Like I wasn’t there. Really.
I chatted with Lydia and pointed out to her the pictures up front that she would find interesting.
And, they kept talking.
Okay, this is getting awkward. If they are not going to say anything to me at all, I need to try to look for a window of opportunity and try to break into the conversation. So, when I heard the words “Disney World,” you know I started talking. But, right as I did, another friend arrived. And, the window was closed as all their attention went right to her. And, there was no room for her. Okay, now this is really awkward. Clearly, I did not belong. Maybe I should offer to leave? No, that might be weirder. She pulled up a chair and started talking with their full attention.
How long do we have to sit here? Has it only been 10 minutes?
That’s when the hostess announced that the flowers in the center would be given to someone special at the table, the woman who had the most children. At this point, I’m thinking, “okay, here’s my chance.” Well, since all those women knew each other and their number of children, they turned to the grandmother and said, “Well, they are yours because you have 8 grandchildren.” No one asked me how many children I had.
Here’s my window. “I have 4 children,” I say proudly.
silence. stares. maybe I should’ve just stayed quiet.
“4?” one asks me. “Yup, 9, 7, 5, and 2.” “This is your 2 year old?” “Yup,” as I brush her hair from her face.
“Wow.” and another second of the staring.
(From what I gathered eavesdropping from 6″ away, they all had 2 kids each.)
Then, they just started talking again about Jamaica and restaurants and other such things. While I sat there with Lydia, my only friend at the table.
As soon as the program was over, seemingly hours later (okay, it was like 10 more minutes), one of the ladies announced at the table, “I’m treating everyone to lunch. Let’s go. Come on, my treat.” And, there was a mass exodus as they all left for their nice restaurant. And, there we were, right there at the table.
Now there’s some Mother’s Day love for ya.

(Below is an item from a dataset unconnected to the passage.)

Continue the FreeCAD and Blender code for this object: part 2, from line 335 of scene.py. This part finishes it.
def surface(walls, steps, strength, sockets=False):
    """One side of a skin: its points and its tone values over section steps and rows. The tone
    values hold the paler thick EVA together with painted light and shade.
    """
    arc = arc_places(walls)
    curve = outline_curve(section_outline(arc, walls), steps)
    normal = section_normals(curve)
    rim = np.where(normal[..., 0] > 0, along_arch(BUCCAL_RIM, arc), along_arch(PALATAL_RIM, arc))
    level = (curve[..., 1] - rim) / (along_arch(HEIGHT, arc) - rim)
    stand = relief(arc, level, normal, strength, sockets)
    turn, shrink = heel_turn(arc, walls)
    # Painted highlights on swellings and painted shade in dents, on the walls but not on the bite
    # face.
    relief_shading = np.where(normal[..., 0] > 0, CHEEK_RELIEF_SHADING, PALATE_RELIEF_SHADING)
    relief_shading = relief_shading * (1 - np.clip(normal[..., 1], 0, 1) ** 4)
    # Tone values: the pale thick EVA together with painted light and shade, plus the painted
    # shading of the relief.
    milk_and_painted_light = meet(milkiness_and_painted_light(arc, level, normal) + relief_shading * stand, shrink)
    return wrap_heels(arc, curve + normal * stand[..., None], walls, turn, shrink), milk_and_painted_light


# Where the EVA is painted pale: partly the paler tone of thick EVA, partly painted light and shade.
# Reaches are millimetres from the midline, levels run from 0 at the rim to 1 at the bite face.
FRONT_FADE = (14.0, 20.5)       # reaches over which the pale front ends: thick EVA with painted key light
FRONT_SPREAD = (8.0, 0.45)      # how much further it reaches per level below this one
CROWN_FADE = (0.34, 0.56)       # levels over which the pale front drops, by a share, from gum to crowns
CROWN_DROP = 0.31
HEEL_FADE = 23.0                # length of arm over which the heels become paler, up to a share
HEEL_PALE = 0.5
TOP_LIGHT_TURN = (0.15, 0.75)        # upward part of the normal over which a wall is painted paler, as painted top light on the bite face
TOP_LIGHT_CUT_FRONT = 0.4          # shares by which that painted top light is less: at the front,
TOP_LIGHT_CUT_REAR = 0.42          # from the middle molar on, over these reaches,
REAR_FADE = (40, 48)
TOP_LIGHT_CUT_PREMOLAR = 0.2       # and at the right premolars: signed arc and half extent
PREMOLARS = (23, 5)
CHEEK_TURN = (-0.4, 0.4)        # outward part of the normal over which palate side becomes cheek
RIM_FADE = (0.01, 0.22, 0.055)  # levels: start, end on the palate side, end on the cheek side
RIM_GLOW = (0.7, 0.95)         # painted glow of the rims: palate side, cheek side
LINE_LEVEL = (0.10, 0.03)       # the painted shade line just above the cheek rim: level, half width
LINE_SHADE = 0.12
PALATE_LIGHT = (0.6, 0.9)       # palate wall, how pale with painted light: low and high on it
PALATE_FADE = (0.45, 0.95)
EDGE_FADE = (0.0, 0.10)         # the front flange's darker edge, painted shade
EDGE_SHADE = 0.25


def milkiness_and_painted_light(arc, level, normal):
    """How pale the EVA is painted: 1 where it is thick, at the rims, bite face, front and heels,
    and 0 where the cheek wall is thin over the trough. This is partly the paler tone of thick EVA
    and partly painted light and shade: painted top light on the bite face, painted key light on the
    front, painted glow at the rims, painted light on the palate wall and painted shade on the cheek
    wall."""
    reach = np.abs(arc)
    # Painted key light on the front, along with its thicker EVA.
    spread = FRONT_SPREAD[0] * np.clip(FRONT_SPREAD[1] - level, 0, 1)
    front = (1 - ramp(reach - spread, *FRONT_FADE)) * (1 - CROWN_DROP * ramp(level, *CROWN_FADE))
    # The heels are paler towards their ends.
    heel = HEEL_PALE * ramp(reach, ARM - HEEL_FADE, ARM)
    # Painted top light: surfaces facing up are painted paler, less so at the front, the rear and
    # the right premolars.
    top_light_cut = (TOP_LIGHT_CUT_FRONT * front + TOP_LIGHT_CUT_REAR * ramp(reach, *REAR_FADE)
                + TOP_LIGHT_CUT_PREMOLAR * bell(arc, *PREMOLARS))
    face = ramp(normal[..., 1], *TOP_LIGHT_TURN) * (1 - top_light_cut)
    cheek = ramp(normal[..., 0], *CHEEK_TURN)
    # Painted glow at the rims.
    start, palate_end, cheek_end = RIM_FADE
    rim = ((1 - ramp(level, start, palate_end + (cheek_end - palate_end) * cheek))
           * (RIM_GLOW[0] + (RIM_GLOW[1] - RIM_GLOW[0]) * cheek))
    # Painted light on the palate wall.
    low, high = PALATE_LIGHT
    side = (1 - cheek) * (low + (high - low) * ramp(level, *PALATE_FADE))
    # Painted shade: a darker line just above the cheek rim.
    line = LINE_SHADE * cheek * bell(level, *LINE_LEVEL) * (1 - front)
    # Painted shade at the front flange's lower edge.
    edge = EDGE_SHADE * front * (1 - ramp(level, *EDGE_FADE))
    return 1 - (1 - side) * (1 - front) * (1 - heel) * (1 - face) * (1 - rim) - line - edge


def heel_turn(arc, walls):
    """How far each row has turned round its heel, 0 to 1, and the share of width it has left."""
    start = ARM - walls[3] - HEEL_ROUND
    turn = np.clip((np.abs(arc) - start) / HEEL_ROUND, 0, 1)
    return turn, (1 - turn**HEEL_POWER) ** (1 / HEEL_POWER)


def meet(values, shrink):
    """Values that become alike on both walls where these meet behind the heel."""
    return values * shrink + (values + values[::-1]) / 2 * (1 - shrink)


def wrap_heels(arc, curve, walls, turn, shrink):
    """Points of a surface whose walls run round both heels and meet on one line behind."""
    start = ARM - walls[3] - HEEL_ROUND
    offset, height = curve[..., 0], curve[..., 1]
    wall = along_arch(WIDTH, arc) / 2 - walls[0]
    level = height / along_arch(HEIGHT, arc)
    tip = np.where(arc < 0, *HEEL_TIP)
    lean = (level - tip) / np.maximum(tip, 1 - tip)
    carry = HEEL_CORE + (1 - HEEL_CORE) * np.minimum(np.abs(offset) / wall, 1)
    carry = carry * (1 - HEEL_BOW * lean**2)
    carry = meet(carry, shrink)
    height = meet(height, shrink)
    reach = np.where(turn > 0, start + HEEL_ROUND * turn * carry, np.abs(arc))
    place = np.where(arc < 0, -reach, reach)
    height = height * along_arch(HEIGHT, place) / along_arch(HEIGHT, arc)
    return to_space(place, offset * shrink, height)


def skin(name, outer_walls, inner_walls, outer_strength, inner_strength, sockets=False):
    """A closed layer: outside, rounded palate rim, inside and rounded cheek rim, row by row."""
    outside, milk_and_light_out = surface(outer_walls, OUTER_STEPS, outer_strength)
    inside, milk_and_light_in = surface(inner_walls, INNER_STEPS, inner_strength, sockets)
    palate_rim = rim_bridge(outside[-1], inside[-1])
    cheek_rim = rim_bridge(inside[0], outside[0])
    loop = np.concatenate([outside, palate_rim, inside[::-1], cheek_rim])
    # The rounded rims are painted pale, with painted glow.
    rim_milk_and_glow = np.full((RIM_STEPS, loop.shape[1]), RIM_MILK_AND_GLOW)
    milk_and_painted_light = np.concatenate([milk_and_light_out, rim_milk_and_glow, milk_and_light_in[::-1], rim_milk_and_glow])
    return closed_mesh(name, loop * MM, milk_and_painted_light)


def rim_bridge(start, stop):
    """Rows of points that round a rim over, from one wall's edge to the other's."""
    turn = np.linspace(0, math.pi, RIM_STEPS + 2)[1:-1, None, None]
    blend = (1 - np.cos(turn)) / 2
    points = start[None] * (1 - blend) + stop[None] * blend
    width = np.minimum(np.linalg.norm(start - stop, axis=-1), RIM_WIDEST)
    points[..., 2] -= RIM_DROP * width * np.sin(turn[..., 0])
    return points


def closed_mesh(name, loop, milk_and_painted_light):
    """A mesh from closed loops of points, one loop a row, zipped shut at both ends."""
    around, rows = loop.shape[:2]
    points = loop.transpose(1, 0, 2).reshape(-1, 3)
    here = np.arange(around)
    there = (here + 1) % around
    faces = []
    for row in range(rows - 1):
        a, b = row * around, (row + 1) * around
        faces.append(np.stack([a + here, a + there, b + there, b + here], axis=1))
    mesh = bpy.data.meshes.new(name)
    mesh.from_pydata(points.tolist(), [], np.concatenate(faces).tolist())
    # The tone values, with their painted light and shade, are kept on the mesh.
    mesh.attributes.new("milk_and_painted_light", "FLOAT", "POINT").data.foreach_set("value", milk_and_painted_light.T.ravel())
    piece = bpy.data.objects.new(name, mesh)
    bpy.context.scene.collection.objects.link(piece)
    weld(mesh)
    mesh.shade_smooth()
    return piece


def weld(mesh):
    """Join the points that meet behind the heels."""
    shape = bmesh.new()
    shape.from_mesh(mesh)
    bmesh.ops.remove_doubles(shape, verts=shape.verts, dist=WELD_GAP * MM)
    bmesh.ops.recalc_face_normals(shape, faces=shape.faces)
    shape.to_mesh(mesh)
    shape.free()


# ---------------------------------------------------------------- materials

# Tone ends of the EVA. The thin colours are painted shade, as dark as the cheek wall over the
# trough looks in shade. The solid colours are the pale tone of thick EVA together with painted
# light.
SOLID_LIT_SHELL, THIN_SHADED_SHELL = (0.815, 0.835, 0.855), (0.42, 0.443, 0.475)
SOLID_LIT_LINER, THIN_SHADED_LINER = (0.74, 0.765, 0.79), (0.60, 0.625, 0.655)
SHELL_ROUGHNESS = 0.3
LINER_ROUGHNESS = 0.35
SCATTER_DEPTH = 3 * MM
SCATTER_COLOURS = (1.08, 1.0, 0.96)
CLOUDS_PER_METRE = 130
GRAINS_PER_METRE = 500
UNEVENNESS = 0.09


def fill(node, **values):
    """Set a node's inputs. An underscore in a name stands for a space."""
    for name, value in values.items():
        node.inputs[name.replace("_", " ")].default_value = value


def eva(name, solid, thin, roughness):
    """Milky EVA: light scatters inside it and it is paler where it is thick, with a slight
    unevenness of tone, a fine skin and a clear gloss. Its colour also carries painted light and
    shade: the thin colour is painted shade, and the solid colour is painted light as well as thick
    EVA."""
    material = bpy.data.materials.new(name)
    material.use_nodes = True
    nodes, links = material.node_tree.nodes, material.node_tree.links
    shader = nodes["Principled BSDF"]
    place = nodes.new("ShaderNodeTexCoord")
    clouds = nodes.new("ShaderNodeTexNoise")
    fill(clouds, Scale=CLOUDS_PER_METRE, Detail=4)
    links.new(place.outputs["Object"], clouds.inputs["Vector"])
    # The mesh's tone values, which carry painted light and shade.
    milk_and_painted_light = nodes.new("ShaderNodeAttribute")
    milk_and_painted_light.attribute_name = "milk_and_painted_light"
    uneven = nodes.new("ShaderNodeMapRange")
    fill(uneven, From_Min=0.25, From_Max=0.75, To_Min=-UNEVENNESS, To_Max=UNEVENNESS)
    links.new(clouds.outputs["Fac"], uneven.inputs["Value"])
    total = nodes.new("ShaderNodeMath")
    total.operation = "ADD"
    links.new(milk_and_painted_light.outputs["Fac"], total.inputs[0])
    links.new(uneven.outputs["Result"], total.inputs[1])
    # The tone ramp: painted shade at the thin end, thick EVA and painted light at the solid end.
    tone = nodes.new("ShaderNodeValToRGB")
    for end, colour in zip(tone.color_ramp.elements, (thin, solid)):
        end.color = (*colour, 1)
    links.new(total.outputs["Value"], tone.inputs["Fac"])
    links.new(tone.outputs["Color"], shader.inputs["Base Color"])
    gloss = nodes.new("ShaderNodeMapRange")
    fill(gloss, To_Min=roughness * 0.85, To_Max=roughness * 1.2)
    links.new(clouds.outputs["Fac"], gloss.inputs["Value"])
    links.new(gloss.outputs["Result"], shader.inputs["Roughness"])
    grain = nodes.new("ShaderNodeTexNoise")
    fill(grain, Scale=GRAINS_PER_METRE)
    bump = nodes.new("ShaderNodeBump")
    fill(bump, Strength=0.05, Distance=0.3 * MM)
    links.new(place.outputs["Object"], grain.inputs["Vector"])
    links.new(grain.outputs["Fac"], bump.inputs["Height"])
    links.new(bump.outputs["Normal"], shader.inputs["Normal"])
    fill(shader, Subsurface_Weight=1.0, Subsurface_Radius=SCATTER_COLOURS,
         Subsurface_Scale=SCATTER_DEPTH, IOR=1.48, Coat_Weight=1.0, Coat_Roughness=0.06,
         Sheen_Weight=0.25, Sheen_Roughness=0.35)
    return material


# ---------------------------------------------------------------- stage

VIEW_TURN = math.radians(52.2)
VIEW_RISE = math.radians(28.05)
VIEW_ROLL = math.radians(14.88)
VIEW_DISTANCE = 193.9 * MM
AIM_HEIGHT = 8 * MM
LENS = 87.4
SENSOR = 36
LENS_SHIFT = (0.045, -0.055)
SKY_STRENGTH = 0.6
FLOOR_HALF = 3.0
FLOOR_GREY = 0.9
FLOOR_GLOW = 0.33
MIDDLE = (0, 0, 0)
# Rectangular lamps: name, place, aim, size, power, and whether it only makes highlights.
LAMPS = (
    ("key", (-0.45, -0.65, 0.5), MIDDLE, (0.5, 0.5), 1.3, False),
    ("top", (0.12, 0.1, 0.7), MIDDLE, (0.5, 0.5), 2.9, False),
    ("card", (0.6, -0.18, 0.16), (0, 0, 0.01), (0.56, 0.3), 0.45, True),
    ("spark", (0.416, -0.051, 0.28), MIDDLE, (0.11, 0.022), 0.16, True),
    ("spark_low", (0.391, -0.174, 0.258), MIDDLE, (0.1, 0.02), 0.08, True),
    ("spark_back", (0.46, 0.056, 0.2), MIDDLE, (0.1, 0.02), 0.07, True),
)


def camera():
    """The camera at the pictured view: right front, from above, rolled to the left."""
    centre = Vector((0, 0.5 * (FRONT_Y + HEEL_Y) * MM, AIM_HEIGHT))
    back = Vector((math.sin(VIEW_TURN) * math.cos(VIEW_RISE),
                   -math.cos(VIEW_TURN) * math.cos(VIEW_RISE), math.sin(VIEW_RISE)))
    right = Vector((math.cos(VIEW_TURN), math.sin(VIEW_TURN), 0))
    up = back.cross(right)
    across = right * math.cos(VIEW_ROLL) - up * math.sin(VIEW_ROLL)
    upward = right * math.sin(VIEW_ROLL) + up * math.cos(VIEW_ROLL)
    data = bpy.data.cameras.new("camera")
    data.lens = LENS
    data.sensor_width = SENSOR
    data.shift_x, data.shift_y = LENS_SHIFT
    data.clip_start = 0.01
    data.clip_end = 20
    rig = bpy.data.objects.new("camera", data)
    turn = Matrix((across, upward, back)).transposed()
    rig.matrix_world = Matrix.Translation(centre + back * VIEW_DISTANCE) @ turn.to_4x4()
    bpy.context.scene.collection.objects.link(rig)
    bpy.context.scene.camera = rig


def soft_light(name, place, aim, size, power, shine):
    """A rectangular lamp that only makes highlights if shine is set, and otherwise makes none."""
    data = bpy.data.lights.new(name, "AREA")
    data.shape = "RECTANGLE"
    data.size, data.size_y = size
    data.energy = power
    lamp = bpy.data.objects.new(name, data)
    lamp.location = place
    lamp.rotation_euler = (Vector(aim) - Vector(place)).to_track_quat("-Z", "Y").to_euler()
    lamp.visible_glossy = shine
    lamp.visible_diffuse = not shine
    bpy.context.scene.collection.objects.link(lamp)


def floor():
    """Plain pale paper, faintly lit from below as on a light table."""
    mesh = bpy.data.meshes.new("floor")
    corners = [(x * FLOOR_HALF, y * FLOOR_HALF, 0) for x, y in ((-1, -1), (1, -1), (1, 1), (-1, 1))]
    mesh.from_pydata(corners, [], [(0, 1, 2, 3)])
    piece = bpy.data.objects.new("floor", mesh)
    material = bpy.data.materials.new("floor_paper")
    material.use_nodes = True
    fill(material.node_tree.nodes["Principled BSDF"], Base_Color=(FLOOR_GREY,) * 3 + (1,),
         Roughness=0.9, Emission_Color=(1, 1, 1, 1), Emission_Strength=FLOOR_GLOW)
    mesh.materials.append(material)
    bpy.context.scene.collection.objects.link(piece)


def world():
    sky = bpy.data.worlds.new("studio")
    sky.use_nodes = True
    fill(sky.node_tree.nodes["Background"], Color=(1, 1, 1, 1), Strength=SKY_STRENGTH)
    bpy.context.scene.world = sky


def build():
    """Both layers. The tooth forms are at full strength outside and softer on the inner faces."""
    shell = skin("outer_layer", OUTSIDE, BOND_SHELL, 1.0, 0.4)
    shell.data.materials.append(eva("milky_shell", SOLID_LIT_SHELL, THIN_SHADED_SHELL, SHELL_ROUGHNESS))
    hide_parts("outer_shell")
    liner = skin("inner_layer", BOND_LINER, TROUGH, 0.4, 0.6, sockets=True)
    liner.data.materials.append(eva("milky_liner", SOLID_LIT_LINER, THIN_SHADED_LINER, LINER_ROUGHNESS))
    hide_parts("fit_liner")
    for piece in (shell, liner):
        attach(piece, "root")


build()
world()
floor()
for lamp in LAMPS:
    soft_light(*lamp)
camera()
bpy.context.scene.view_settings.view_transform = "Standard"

At least they left the flowers for me…which I proudly picked up and are now sitting on my old kitchen table in my outdated kitchen.
Jen says
I hear ya sister!! Too bad I couldn’t have been there to chat with you!
Jen
groovy mama says
hmmm, totally something that happens to me! Well wish i was there to steel their thunder ;o)
happy mommies day anyhow!
hugs
Donna
Mama Amy says
UGH! That is awful with a capital A!! What is up with that??? (PS – I sure hope this wasn’t a church function….)
Heather says
What is it with grown women acting like junior high girls! I hate it when that happens to me. Do I look like that big of a geek? Okay, don’t answer that! I feel your pain! I wish women would get over their “clicks” sometimes and act like grown ups! I would have sat with you, Kelly. We would of had a ton of fun!!!
The Payne Family Blog says
I would have talked to you;) Their loss!
Athanasia says
Me thinks the planners of the function should receive feedback about the unfriendliness of the gathering. Isn’t the purpose of gathering to celebrate each other’s motherhood? I mean geesh.
Glory to God that you took the high road and didn’t drop a verbal bomb on them all for their rudeness. However, what a great opportunity to teach Lydia how NOT to be!
Michele says
RUDE!
I would have gotten up. That is just ridiculous. Or, I would have made a phone call and made sure I spoke loudly.
At least you got the flowers!
The Kings says
Wow…
I too hope this was not a church function.
Glad you got the flower at least. :)
Brooke says
They clearly didn’t know they were sitting in the presence of awesomeness!
Tara Anderson says
At least the flowers are pretty. You totally deserve them for being a rockin’ mother of four! :)
Nancy says
Sometimes isn’t it just WONDERFUL to have a daughter and a great friend all rolled into 1! Doesn’t matter a bit that she is only 2 years old. Daughters help their mama out at times like this at any age.
Nancy
thewonderfulhappens says
They are gross. I went to a small group once that was like that. Needless to say I never went back.
WilxFamily says
wow…they totally lost out on a huge blessing of your conversation and insight.
I like what Brooke said. :0) You are awesome and so is being a mother FOUR kids!!
Jerusha says
:o( I had a hurt-feeling kind of morning too, on Friday. I’m sorry. Wish I’d been at your table!
Suzy says
Bless your heart. This is yet another example of our parallel lives. Could you win the lottery, please? LOL.